- [DATA PROVIDED]
------------------------------------

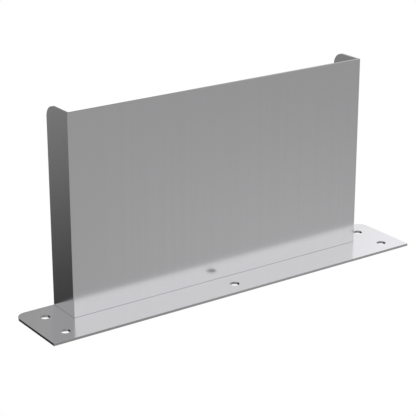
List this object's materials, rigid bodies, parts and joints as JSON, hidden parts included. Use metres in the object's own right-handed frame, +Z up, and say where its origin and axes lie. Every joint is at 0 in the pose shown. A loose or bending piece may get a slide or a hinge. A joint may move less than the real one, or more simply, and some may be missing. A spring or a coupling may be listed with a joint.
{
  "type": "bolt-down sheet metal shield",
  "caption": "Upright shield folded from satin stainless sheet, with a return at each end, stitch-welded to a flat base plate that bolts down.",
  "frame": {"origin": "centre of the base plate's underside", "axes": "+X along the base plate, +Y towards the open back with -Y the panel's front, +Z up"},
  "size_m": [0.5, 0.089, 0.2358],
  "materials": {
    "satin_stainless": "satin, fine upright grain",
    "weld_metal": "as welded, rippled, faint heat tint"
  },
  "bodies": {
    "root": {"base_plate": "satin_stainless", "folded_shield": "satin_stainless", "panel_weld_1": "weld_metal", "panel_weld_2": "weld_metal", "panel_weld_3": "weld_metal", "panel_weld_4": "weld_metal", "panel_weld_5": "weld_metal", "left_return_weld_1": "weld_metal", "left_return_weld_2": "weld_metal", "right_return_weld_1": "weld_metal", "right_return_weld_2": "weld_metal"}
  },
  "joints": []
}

------------------------------------

- [DESCRIPTION OF THE TASK] Each line of the listing should be echoed back exactly.

- [ANSWER TO THE PROBLEM]
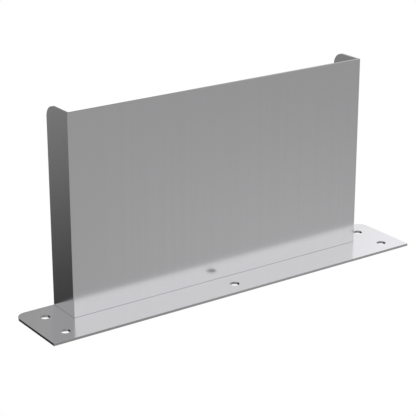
List this object's materials, rigid bodies, parts and joints as JSON, hidden parts included. Use metres in the object's own right-handed frame, +Z up, and say where its origin and axes lie. Every joint is at 0 in the pose shown. A loose or bending piece may get a slide or a hinge. A joint may move less than the real one, or more simply, and some may be missing. A spring or a coupling may be listed with a joint.
{
  "type": "bolt-down sheet metal shield",
  "caption": "Upright shield folded from satin stainless sheet, with a return at each end, stitch-welded to a flat base plate that bolts down.",
  "frame": {"origin": "centre of the base plate's underside", "axes": "+X along the base plate, +Y towards the open back with -Y the panel's front, +Z up"},
  "size_m": [0.5, 0.089, 0.2358],
  "materials": {
    "satin_stainless": "satin, fine upright grain",
    "weld_metal": "as welded, rippled, faint heat tint"
  },
  "bodies": {
    "root": {"base_plate": "satin_stainless", "folded_shield": "satin_stainless", "panel_weld_1": "weld_metal", "panel_weld_2": "weld_metal", "panel_weld_3": "weld_metal", "panel_weld_4": "weld_metal", "panel_weld_5": "weld_metal", "left_return_weld_1": "weld_metal", "left_return_weld_2": "weld_metal", "right_return_weld_1": "weld_metal", "right_return_weld_2": "weld_metal"}
  },
  "joints": []
}